Energy optimization and controller performance assessment in a pulp mill cogeneration facility Marshman, Devin James


Over the past few decades, the production and sale of “green" electricity from cogeneration has become a critical component of economic and environmental sustainability for the pulp and paper industry. As with almost every complex industrial process, the true value of a cogeneration facility is highly dependent on how efficiently and effectively it is utilized. This thesis develops and demonstrates two optimization-based process management tools that maximize the economic outputs from cogeneration: a high level unit economic performance assessment method, and an energy management strategy for optimal real time cogeneration facility management. The economic performance assessment tool simultaneously optimizes the steady state operating setpoints and process variability loads according to an economic objective function.
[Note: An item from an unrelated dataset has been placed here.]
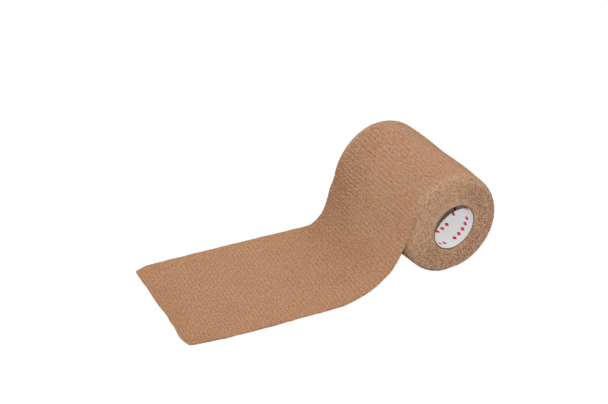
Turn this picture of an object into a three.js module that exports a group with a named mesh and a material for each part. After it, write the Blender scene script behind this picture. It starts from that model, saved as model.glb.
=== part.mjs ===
// A cohesive bandage wound on a paper core, lying on its side with its loose end run out.
// Millimetres, +Z up. The origin is on the surface, under the middle of the roll's axis.
// The axis lies along Y and the loose end runs out towards -X.
// Angles go round the axis from -X, 0 degrees, over the top, 90 degrees.
import * as THREE from 'three';

// The cloth
const CLOTH_THICKNESS = 1.0;
const FACE_GAP = 0.35;

// The wound roll
const ROLL_WIDTH = 75;
const OUTER_RADIUS = 29.6;
const SHOULDER_RADIUS = 5.5;
const AXIS_HEIGHT = 28.4;
const STEP_ANGLE = THREE.MathUtils.degToRad(24);
const STEP_LEAN = THREE.MathUtils.degToRad(0.6);
const TURN_THICKNESS = CLOTH_THICKNESS + FACE_GAP;
const FRONT_SWELL = 0.5;

// The winding isn't quite round: each lobe adds a wave of its height, highest at its peak.
const LOBES = [
  { count: 2, height: 0.35, peak: THREE.MathUtils.degToRad(47) },
  { count: 3, height: 0.17, peak: THREE.MathUtils.degToRad(-35) },
];

// The paper core
const CORE_INNER_RADIUS = 13.0;
const CORE_WALL = 0.9;
const CORE_RECESS = 0.4;
const CORE_CHAMFER = 0.2;
const CORE_OUTER_RADIUS = CORE_INNER_RADIUS + CORE_WALL;
const WINDING_BORE_RADIUS = CORE_OUTER_RADIUS + FACE_GAP;

// Where the underside of the loose end's two edges lies, in sections along the cloth.
// near is the edge towards -Y and far is the other. It leaves the roll at the first row,
// drops more steeply at its far edge, reaches the surface, and is cut off at the last row.
const LOOSE_END_SECTIONS = [
  { near: [-24.7, -36.0, 38.7], far: [-24.7, 35.8, 38.7] },
  { near: [-27.5, -36.0, 33.1], far: [-25.7, 36.4, 33.4] },
  { near: [-29.7, -35.9, 28.4], far: [-27.0, 37.1, 27.9] },
  { near: [-32.6, -35.7, 23.1], far: [-28.4, 37.9, 22.7] },
  { near: [-36.1, -35.4, 17.1], far: [-29.3, 38.7, 15.9] },
  { near: [-39.8, -35.2, 12.0], far: [-30.8, 39.3, 9.8] },
  { near: [-44.9, -35.1, 8.4], far: [-33.5, 39.8, 4.2] },
  { near: [-50.2, -35.0, 5.1], far: [-38.8, 40.1, 0.6] },
  { near: [-56.3, -34.8, 2.6], far: [-45.3, 40.6, 0] },
  { near: [-62.8, -34.5, 1.1], far: [-51.8, 41.4, 0] },
  { near: [-70.0, -34.2, 0], far: [-58.9, 42.2, 0] },
  { near: [-92.7, -31.8, 0], far: [-80.8, 45.3, 0] },
  { near: [-115.3, -29.5, 0], far: [-102.6, 48.1, 0] },
  { near: [-138.0, -26.1, 0], far: [-124.4, 51.1, 0] },
  { near: [-154.6, -22.5, 0], far: [-141.4, 53.1, 0] },
  { near: [-159.6, -21.4, 0], far: [-146.6, 53.6, 0] },
];
const NEAR_CORNER_RADIUS = 5;
const FAR_CORNER_RADIUS = 1.8;
const CONTACT_SOFTNESS = 0.6;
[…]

Setpoints are optimized based on a back-off approach to constraint handling, and variability loads are optimized based on the comparison of current control with LQG control strategies. The result is a realistic quantification of potential process performance. Additionally, the convex form of the optimization problem results in quick solution times. Results are presented in the form of two case studies. The energy management system maximizes cogeneration profitability in real time by effectively coordinating key process parameters and various external influences according to an economic objective function. Potential process configurations are constrained using a cogeneration plant model. The optimization procedure is carried out using a flexible forecast horizon that predicts such time-dependant influences as electricity sale prices, limited fuel costs and supplies, and special cases of dynamic operational safety constraints. By constructing such a complete optimization problem based on the complex operation of a cogeneration facility, a sustainable and economically optimal plant management strategy is achieved. Additionally, the convex form of the optimization problem results in quick solution times, which is critical to effective online implementation. Results are presented in the form of three case studies.